Second, in the new True Round x Les Couleurs Le Corbusier Special Edition (Ref. R27048162) execution, tones of Iron Grey (Le Corbusier color 3210, if you are counting) lend a somewhat metallic, structural, brutalist tone to the timepiece’s case and bracelet. More laser-engraved abstraction adorns the ceramic dial, honoring the original structure’s molded concrete façade.
 

In this case, a trio of sanctioned hand hues (officially named Cream White, Powerful Orange, and Slightly Grey English Green) provides contrast to soften the imposing architectural influences.

Urban Planning, Writ Large

Bear with me on this, but the most strikingly polychromatic of the new True Round models is also its most predominantly monochromatic, at least in spirit.

Inspired by what arguably was Le Corbusier’s most ambitious undertaking, the design of the city of Chandigarh, India, as a new capital for the Punjab region from 1951 to 1965, the design of the third watch of the trio (Ref. R27111162) certainly speaks to a more epic design language for the new collection.
 

A flowing wash of Matte Ivory Black (color 4320E in the color system) for the case and bracelet gives way to another artful, dark dial interpretation, this time harkening back to the construction of the city’s foundational Palace of Assembly, a governmental building.
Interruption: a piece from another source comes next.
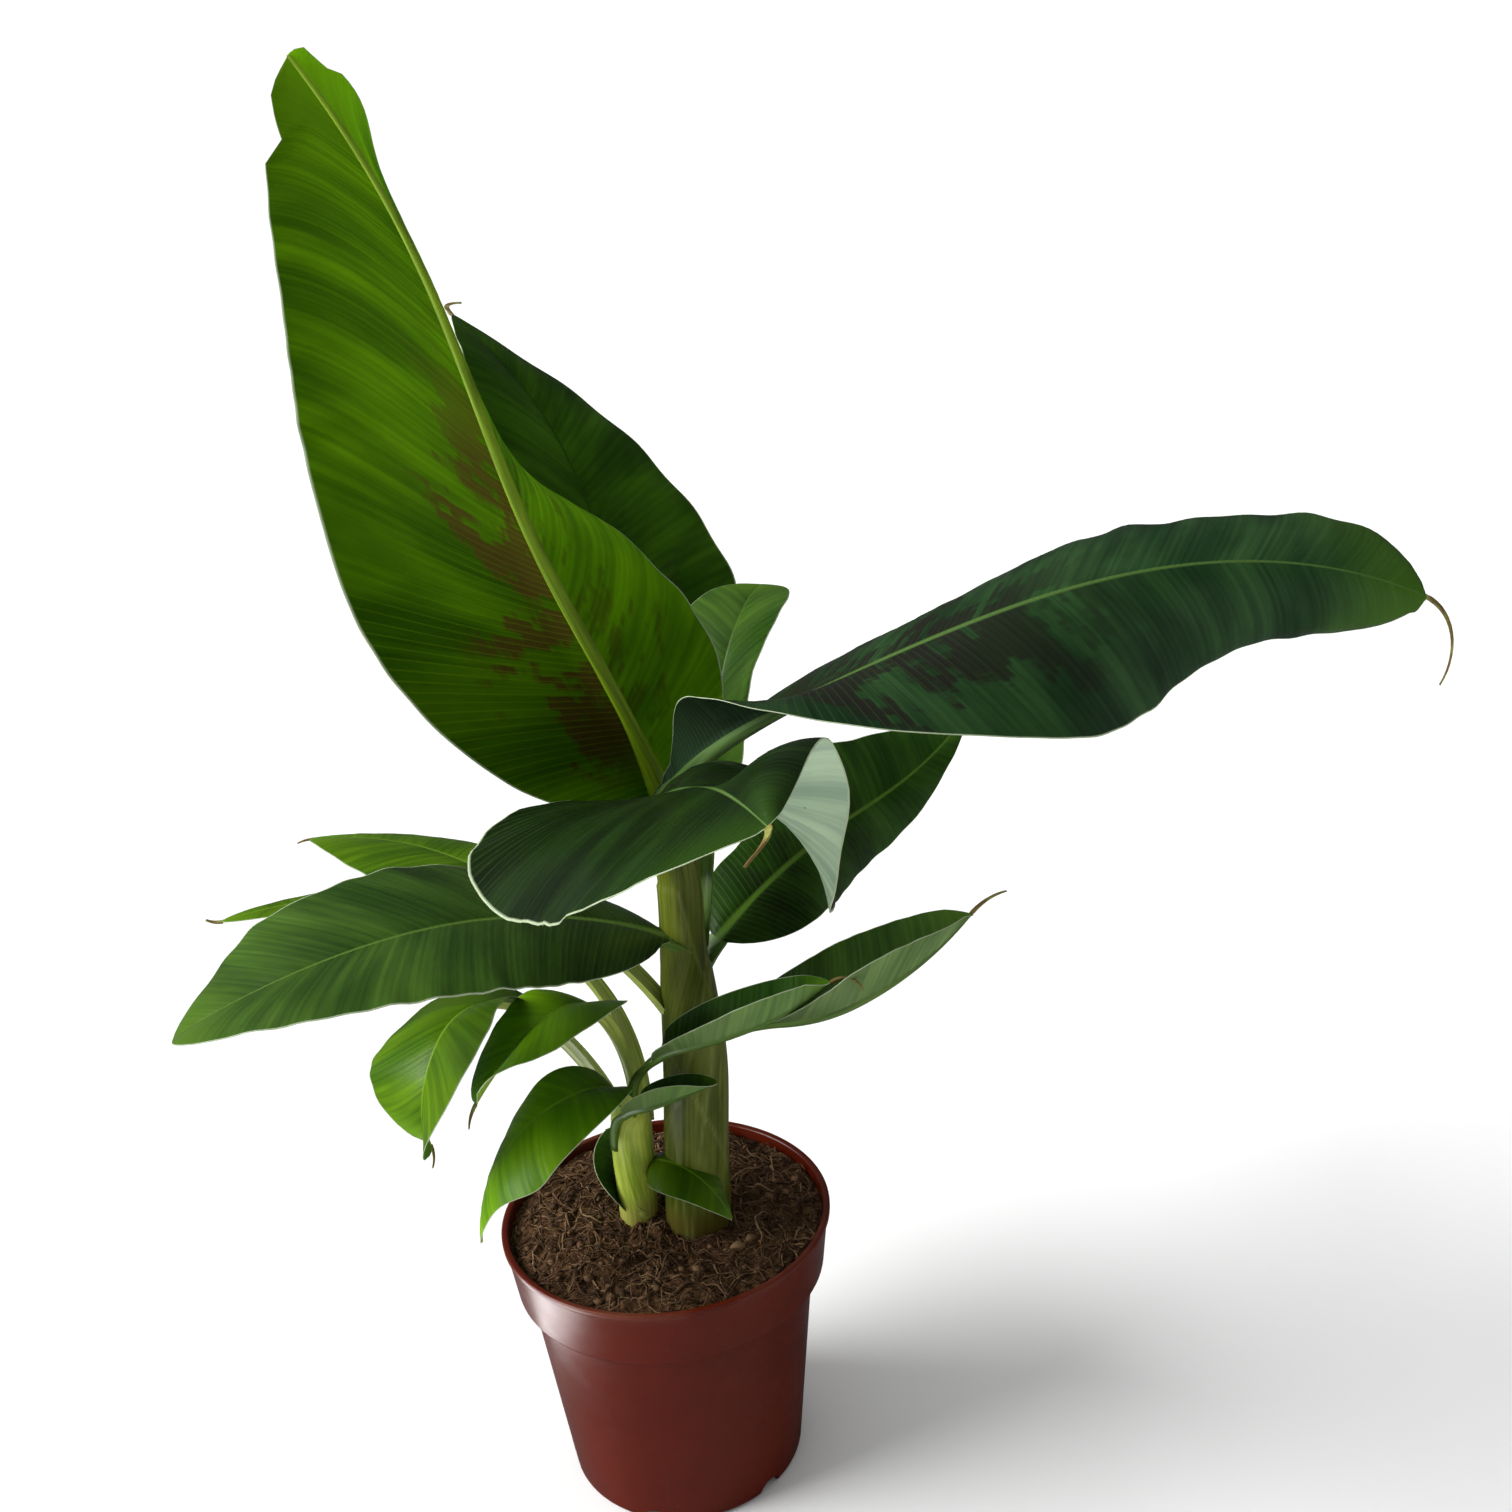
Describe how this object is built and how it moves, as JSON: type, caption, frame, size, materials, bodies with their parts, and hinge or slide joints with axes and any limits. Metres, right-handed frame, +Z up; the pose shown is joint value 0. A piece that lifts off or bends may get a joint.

To get back to my first point, more brilliant colors in sanctioned shades of orange and green pop the hands off the black monolith of the case and dial in a more rainbow-like fashion than its siblings.

Enter Through the Back Door

If you are finding the references here to colors from the “Polychromie Architecturale” guidelines more intriguing than annoying, boy, are you in luck. Each timepiece’s caseback not only offers an ample view of the 80-hour power-reserve Rado calibre R763 automatic movement and provides special-edition badging, but also showcases all 63 Les Coleurs Suisse colors around the caseback frame in all their architecturally harmonious glory.
 

The trio lists for $2,800 each; as special editions, there was no production ceiling listed at press time.